BP is also partnering with German firm Energie Baden-Wuerttemberg (EnBW) to develop two giant wind farms in the Irish Sea which could power as many as 3.4 million homes across the United Kingdom.
“This is both important progress towards BP’s transformation into an integrated energy company as well as a significant next step in our long history in the UK,” CEO of BP, Bernard Looney, explained of the development.
The two wind projects come as BP pledged to spend $5 billion a year in low-carbon investments as part of its renewable energy strategy.
Recently, BP signed a partnership with Norwegian state oil company Equinor to develop existing offshore wind in the U.S at a cost of $1.1 billion. In September 2020, the company announced plans to advance a project that is expected to produce 50GW of renewable power by 2030, generating power for over two million houses.

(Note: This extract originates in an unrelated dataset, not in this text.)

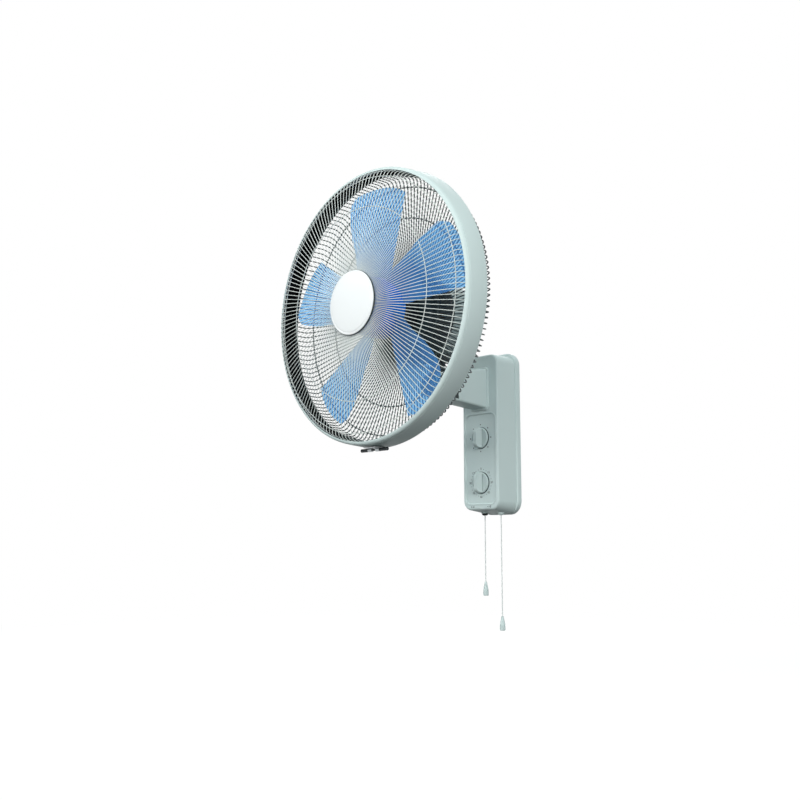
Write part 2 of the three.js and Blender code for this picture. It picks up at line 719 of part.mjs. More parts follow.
const axle = (x, radius, far, sides = COARSE) => rod(
  [x, -TILT_DEPTH, tiltHeight], [far, -TILT_DEPTH, tiltHeight], radius, sides,
);
const arm = crossSlab(armOutline, halfArm)
  .add(block(
    [-halfArm - ARM_COLLAR, -armRoot - ARM_COLLAR, ARM_ROOT_BOTTOM - ARM_COLLAR],
    [halfArm + ARM_COLLAR, -armRoot, ARM_ROOT_TOP + ARM_COLLAR],
  ))
  .add(block([-halfTenon, -armRoot - 1, tenonLow], [halfTenon, -seatDepth, tenonHigh]))
  .subtract(crossSlab(channelOutline, halfChannel))
  .subtract(block(
    [-FORK_SLOT / 2, -TILT_DEPTH - EAR_RADIUS - 1, earBottom - 10],
    [FORK_SLOT / 2, -shoulder, earTop + 10],
  ))
  .subtract(axle(-halfArm - 1, boltBore, halfArm + 1));
place('arm', arm, PALE);

// Tilt bolt through the fork, with a fluted clamping knob on its far end.
const headSeat = halfArm + SEAT_GAP;
const boltEnd = -headSeat - TILT_KNOB_DEPTH + 1;
const tiltBolt = axle(boltEnd, BOLT_RADIUS, headSeat + 1)
  .add(axle(headSeat, BOLT_HEAD_RADIUS, headSeat + BOLT_HEAD, 6));
place('tilt_bolt', tiltBolt, STEEL);
let tiltKnob = axle(-headSeat - TILT_KNOB_DEPTH, TILT_KNOB_RADIUS, -headSeat)
  .subtract(axle(boltEnd - SEAT_GAP, boltBore, -headSeat + 1));
for (let i = 0; i < 6; i += 1) {
  const angle = turn(60 * i);
  const y = -TILT_DEPTH + (TILT_KNOB_RADIUS + 1.5) * Math.cos(angle);
  const z = tiltHeight + (TILT_KNOB_RADIUS + 1.5) * Math.sin(angle);
  tiltKnob = tiltKnob.subtract(rod([-headSeat - TILT_KNOB_DEPTH - 1, y, z], [-headSeat + 1, y, z], 4, 12));
}
place('tilt_knob', tiltKnob, CHARCOAL);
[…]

French oil giant Total also won in the auction, partnering with Macquarie’s Green Investment Group to secure a 1.5 GW project off the East Anglian coast. This sees the U.K. lending all suitable areas of its coastline to wind production.
“Happily for oil companies there are opportunities in offshore wind,” Lewis said. “It is a great growth market where they already have some transferable skills because the engineering proposition is very similar. We’re talking about building big infrastructure in the middle of the sea, and that’s something we know oil companies do well.”